Another danger is that private companies see the Internal Revenue System as a machine to repurpose our cash into their pockets. Reported Cubic to investors after the 2012 transportation bill was signed into law, “of significance to Cubic Transportation Systems in that all of our transit agency customers in the United States currently receive federal funding, and this bill will continue to provide them with the funding that they need to start new projects themselves as well as any prospective clients who may have needed funding.” Tellingly, you see no talk here of efficiency, or cost-savings, or market-enforced accountability, all those boons privatization is supposed to deliver to citizens. It’s just—here’s a new revenue stream. It’s just—time to call up “prospective clients.”

There is no market-enforced accountability here. How could there be, when the contracts last ten years and are all-but-automatically renewed, due to (telling language!) “longstanding relationship[s]”? How could there be “competition” when the assets in question are natural monopolies? (What’s a competitor supposed to do, build their own subway routes?) And yet, maddeningly, the fallacy of the “efficient” private sector endures—helped along by those who ought to know better. Like when President Obama promised to bring healthcare.gov up to the standard of “private sector velocity and effectiveness.”

Somehow, failures in the public sector are always judged as systematic. The private sector thus exists to ride to the rescue—and their failures are only judged anomalies. A pretty nice arrangement for investors. The only people who suffer are the citizens. As Credit Suisse reports, “90%+ off Cubic’s cash on the balance sheet is held offshore.”

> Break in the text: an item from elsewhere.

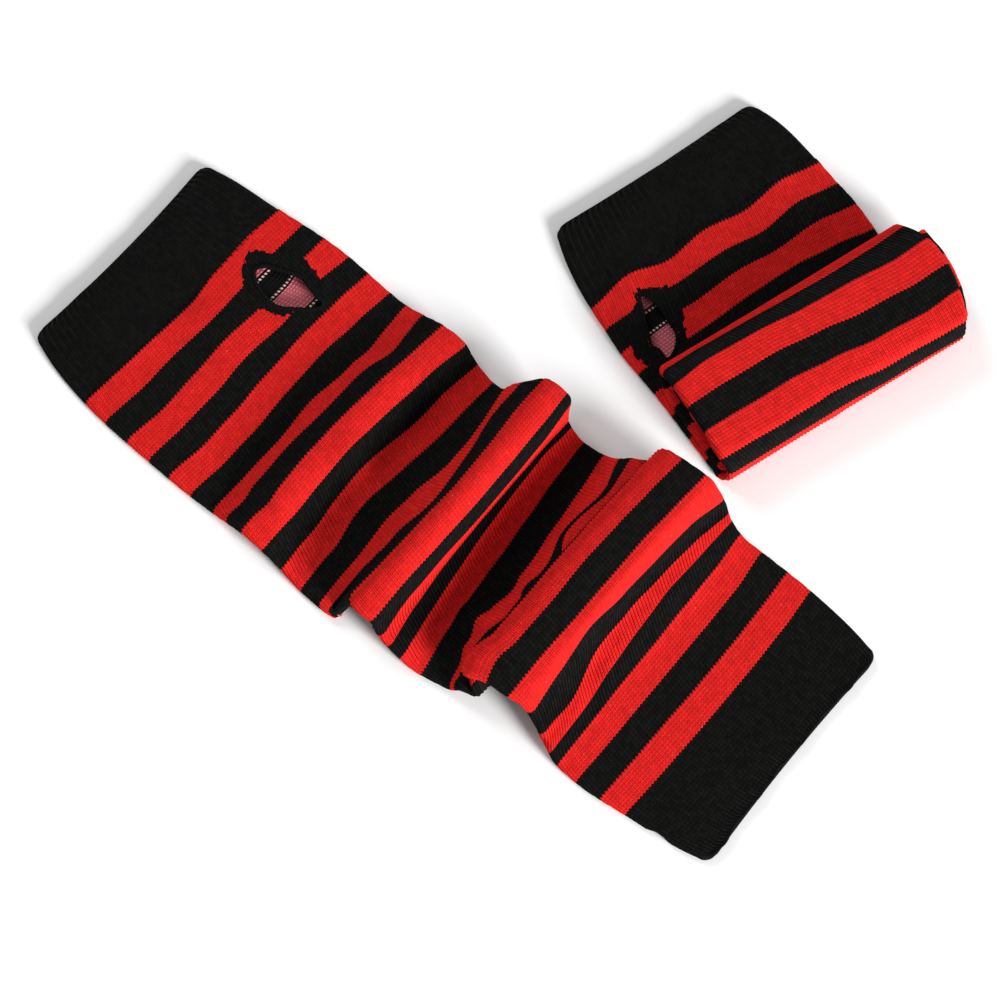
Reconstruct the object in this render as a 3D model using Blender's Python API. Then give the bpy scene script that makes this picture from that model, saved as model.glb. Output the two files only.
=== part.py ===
"""A pair of knitted, striped arm warmers with thumb holes.

The long one lies flat and is bunched into two high folds; the other is folded up on its own hand part.
Each is built along +X from the middle of its hand edge, with +Y towards its right edge, in millimetres,
and an empty places it. The tubes are walls round a thin gap, flat underneath where they rest.
"""
import math

import bmesh
import bpy
import numpy as np

MM = 0.001

# Cloth
WALL = 1.35           # thickness of the knitted wall
SEAM = 0.3            # gap between neighbouring pieces
SIDE_ROUND = 4.5      # largest radius of the fold along a side edge
SLOPE_STEP = 0.4      # cloth on each side of a section, over which its slope is read

# Stripes along the cloth, from the hand edge
CUFF = 28.0
RED = 9.4
BLACK = 8.4
STRIPES = 17
HAND_STRIPES = 3      # red stripes on the hand stretch, which ends after the black that follows them
HAND_END = CUFF + HAND_STRIPES * (RED + BLACK)
HEM_START = CUFF + STRIPES * RED + (STRIPES - 1) * BLACK
HEM = 26.0
CLOTH_LENGTH = HEM_START + HEM

# The arm stretch is in four parts that meet in its valleys, where the slopes narrow a gap along the cloth
VALLEY_SEAM = 0.66
ARM_PARTS = {
    "long_arm_step": (HAND_END, 126.4),
    "long_first_fold": (126.4, 197.6),
    "long_second_fold": (197.6, 295.0),
    "long_arm_end": (295.0, HEM_START),
}

# Cuff ribs
RIB_HEIGHT = 0.35
RIB_END = 1.0         # plain length of the ribs' ends, at the edge and at the seam
RIB_SHARP_ANGLE = 20.0

# Points round a section: over the top, round each side fold, and along the underside
TUBE_POINTS = (15, 3, 7)
CUFF_POINTS = (66, 6, 66)     # one for each rib and one for each groove, 72 ribs all round
HAND_STEP = 6.0               # cloth between two sections of each stretch
ARM_STEP = 4.6
HEM_STEP = 9.0
FOLDED_HAND_STEP = 7.0
SHARP_ANGLE = 50.0            # edges sharper than this are shaded flat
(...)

So that’s how it works: we shovel them boatloads of money. They stick us with substandard products. We fuss and holler, to no avail. Then they shelter the money they’ve just Hoovered from our pockets in offshore accounts. Maybe it’s time for activists in Chicago, Vancouver, Atlanta, Miami, Brisbane and London to get together, raise their collective voices and demand some of that money back.